Return each line that holds the word "mathutils".

---------- DATA EXCERPT

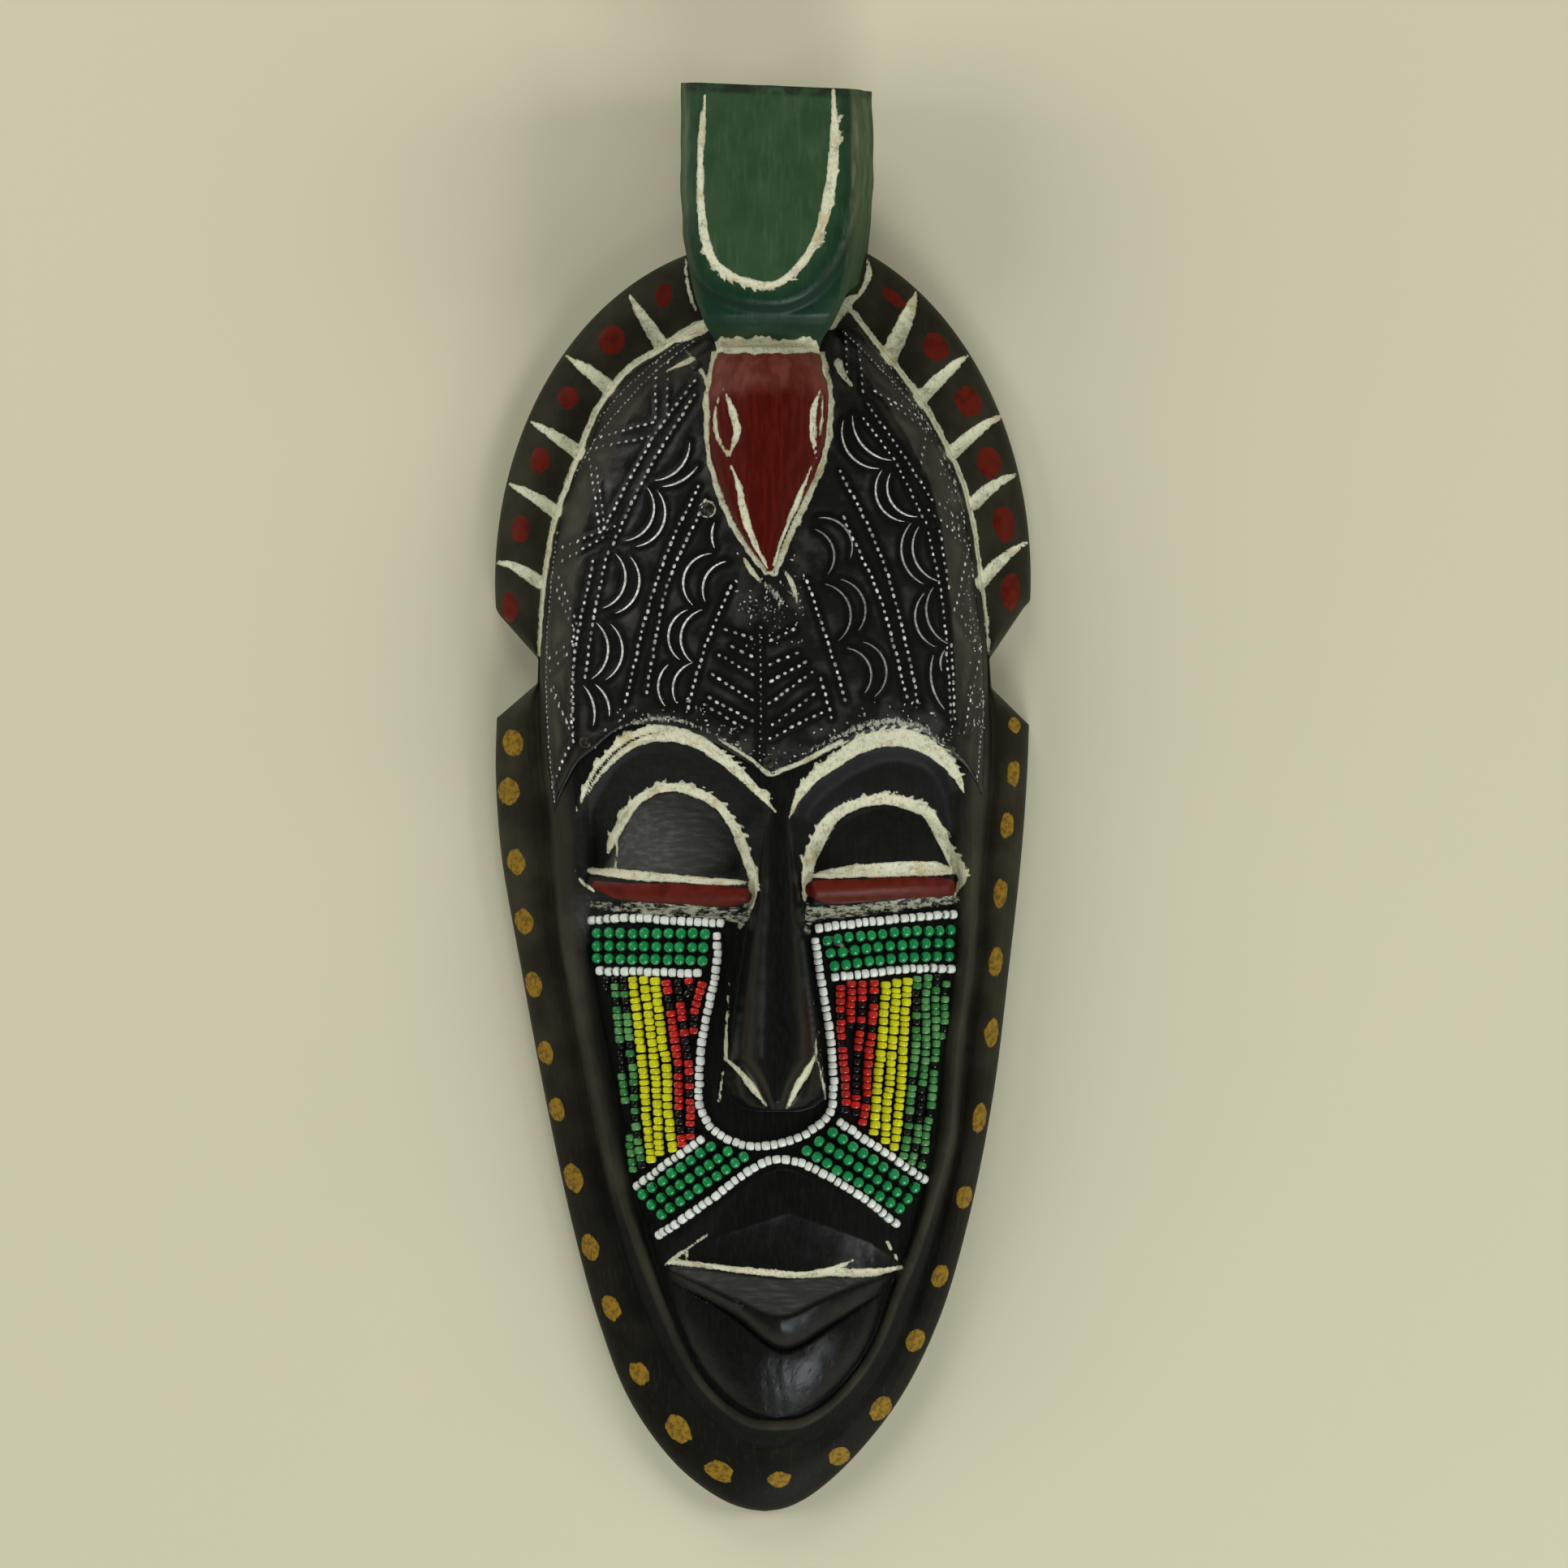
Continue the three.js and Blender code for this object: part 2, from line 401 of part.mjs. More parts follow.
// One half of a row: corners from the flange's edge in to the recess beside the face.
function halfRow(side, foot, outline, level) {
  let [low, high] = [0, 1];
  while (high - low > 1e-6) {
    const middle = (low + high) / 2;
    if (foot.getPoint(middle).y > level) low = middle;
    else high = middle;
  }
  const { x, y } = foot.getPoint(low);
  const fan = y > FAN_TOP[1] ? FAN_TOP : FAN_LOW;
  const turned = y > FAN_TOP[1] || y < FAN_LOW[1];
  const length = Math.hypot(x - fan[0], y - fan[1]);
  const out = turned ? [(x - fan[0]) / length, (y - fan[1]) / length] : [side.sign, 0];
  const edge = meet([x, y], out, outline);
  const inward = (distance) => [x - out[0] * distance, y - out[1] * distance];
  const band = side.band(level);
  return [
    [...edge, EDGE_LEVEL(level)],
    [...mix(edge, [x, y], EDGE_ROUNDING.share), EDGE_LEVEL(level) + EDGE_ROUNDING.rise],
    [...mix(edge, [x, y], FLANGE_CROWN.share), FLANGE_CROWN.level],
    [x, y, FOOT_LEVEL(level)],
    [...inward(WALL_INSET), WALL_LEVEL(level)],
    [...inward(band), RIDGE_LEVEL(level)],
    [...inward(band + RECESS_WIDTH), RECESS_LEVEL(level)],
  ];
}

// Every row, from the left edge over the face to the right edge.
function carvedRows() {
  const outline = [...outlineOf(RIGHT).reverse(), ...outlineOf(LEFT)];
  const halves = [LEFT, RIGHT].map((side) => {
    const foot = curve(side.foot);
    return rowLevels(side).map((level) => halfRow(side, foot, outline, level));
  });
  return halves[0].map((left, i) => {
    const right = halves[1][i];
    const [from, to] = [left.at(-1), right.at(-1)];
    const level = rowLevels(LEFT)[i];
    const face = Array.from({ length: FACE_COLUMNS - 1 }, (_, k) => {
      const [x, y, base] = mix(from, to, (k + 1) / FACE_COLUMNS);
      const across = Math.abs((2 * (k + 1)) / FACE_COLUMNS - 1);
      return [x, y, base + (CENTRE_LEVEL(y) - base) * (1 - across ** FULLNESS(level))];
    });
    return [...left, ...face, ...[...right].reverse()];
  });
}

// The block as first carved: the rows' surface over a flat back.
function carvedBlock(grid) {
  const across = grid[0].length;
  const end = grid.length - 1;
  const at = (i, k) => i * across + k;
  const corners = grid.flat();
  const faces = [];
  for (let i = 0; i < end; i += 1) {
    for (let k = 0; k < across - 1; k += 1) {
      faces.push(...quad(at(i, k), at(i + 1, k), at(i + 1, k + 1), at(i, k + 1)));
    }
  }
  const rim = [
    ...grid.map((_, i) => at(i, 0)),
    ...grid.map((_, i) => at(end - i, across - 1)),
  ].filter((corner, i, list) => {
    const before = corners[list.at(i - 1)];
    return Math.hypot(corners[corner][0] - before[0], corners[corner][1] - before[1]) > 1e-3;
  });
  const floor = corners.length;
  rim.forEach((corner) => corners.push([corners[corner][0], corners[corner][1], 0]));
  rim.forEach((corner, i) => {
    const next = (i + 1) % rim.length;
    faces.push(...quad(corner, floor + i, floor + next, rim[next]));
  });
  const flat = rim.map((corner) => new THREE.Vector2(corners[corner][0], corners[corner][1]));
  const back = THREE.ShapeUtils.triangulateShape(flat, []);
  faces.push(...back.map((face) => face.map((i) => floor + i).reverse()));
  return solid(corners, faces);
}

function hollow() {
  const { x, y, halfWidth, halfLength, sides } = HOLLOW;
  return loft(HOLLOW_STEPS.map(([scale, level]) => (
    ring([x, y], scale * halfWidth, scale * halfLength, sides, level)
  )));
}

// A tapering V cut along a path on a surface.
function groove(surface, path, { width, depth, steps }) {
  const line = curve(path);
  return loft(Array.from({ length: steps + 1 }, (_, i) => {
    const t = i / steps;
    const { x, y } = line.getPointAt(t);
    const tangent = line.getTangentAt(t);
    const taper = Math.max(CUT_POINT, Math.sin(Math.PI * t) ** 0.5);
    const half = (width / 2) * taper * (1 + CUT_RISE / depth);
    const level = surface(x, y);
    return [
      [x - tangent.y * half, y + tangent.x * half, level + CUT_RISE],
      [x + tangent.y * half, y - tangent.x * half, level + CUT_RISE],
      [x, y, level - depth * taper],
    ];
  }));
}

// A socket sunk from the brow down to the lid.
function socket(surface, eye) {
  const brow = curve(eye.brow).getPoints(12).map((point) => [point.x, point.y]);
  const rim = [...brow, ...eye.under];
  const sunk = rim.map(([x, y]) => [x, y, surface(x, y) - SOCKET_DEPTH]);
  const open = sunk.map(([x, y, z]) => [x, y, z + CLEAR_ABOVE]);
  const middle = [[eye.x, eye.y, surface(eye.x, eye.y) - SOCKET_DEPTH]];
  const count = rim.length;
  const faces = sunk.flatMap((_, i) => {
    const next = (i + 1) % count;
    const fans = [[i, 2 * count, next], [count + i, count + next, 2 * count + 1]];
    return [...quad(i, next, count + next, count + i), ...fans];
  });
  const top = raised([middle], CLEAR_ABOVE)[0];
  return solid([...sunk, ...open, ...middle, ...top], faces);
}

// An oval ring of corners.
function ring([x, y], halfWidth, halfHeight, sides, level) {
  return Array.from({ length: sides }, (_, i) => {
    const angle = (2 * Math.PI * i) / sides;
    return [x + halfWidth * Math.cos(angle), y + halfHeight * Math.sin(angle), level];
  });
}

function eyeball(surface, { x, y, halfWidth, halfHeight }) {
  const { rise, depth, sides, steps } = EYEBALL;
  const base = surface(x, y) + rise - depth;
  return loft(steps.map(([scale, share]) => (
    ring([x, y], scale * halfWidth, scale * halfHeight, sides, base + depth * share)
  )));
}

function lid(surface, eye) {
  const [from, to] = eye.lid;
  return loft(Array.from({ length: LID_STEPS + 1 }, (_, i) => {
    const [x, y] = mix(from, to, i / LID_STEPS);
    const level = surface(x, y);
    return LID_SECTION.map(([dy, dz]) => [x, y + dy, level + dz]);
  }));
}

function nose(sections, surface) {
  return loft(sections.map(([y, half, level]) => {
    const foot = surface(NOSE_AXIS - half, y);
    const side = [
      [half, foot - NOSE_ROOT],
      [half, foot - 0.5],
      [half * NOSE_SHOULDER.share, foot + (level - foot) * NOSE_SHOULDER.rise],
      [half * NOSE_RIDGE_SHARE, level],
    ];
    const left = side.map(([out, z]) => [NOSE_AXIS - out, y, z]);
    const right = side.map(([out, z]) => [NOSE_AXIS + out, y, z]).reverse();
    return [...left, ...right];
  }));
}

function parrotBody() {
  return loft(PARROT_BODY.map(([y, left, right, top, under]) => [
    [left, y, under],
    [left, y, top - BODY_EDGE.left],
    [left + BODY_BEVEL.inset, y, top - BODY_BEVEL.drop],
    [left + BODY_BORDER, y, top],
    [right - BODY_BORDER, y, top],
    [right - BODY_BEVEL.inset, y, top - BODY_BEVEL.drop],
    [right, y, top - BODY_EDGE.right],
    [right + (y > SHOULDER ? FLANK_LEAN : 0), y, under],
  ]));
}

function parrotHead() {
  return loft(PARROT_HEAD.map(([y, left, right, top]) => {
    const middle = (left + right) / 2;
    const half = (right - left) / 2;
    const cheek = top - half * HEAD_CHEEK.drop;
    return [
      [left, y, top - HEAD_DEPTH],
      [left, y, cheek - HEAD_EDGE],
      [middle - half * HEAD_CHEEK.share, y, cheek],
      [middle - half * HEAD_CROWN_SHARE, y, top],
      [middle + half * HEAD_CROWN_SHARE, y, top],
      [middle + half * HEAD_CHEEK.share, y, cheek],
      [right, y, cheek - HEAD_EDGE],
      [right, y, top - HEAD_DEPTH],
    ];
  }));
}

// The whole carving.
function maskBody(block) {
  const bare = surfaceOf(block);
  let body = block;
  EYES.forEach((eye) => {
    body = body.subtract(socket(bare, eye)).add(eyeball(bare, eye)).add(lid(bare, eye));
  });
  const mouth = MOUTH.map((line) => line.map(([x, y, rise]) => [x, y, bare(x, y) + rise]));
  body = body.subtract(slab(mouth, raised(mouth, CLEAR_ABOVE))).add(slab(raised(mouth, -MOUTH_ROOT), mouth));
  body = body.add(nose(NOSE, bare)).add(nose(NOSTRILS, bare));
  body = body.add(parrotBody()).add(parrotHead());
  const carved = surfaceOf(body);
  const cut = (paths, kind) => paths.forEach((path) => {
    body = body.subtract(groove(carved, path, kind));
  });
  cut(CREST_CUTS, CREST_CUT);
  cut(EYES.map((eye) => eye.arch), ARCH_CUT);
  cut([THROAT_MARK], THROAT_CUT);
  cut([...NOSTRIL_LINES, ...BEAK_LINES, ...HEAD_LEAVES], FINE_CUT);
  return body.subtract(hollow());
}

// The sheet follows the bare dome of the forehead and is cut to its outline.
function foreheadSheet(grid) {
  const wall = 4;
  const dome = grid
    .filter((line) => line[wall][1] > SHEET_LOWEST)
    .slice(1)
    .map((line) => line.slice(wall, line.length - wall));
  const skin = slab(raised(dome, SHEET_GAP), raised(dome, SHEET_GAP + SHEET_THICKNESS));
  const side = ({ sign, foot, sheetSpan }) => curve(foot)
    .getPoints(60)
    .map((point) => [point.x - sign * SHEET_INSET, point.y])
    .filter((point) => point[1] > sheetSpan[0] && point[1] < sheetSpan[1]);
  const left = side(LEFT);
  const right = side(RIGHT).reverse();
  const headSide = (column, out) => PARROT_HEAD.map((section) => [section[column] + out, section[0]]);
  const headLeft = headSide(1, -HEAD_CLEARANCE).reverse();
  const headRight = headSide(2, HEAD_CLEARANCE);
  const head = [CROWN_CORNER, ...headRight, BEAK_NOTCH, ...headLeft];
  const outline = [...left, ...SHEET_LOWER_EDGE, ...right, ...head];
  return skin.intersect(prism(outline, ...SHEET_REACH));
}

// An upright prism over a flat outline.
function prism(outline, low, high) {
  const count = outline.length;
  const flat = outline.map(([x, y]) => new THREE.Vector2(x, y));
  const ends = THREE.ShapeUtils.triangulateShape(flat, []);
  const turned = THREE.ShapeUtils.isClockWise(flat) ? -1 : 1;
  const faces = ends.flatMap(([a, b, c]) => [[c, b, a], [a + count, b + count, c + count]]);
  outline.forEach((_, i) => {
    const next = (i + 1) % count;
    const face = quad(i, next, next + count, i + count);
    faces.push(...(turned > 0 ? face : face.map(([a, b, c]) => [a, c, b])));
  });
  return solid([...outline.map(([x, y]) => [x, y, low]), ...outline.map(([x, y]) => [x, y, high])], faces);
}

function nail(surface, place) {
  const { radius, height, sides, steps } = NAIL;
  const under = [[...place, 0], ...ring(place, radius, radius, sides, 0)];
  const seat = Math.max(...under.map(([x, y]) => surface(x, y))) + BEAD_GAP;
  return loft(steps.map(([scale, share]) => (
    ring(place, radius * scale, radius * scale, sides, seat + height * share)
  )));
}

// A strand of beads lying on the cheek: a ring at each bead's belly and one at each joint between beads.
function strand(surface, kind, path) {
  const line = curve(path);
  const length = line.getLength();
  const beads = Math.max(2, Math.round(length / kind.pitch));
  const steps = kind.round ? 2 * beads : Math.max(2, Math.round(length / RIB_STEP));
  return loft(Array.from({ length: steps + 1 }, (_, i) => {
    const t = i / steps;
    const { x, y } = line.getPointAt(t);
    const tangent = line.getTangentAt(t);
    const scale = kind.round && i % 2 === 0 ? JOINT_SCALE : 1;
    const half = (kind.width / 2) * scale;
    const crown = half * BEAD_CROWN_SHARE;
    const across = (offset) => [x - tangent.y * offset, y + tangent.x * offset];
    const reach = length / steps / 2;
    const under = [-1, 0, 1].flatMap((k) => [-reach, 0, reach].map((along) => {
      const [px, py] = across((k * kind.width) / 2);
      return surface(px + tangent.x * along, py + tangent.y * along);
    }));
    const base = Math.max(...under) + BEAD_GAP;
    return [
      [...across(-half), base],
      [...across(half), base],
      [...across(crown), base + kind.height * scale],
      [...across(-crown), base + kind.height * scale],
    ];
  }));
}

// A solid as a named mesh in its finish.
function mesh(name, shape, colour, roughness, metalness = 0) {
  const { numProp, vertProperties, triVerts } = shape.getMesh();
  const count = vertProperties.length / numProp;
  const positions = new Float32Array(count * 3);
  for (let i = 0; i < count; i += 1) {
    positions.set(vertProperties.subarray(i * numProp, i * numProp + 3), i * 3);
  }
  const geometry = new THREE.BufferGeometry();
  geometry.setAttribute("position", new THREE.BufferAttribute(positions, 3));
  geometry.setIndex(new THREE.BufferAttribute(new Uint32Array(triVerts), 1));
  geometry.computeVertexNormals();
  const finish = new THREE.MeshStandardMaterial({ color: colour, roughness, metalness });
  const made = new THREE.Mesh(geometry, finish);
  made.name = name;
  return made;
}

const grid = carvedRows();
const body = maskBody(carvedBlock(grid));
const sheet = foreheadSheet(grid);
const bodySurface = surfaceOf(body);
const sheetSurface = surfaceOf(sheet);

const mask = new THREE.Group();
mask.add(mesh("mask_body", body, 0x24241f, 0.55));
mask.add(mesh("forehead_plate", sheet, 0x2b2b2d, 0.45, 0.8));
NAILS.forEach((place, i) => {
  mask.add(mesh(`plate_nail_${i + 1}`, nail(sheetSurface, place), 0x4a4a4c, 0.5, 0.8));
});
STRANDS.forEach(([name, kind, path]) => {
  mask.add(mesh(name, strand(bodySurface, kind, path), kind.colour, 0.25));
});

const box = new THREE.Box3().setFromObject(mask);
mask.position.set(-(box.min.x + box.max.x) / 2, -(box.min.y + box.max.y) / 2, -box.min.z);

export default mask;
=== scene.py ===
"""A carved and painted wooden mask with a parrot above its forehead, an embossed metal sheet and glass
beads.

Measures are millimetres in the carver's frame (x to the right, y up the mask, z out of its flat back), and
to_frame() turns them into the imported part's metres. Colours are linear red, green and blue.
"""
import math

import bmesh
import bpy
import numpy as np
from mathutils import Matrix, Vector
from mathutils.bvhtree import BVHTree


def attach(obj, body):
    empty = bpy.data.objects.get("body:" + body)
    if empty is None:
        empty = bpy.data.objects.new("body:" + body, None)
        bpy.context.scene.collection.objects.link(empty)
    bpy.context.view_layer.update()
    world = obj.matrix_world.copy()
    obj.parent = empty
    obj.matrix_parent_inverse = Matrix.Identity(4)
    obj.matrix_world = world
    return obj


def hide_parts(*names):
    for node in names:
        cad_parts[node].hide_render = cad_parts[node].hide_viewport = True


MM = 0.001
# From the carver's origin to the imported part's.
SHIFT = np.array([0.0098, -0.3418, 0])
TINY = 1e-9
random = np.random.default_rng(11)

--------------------

TASK ANSWER –
from mathutils import Matrix, Vector
from mathutils.bvhtree import BVHTree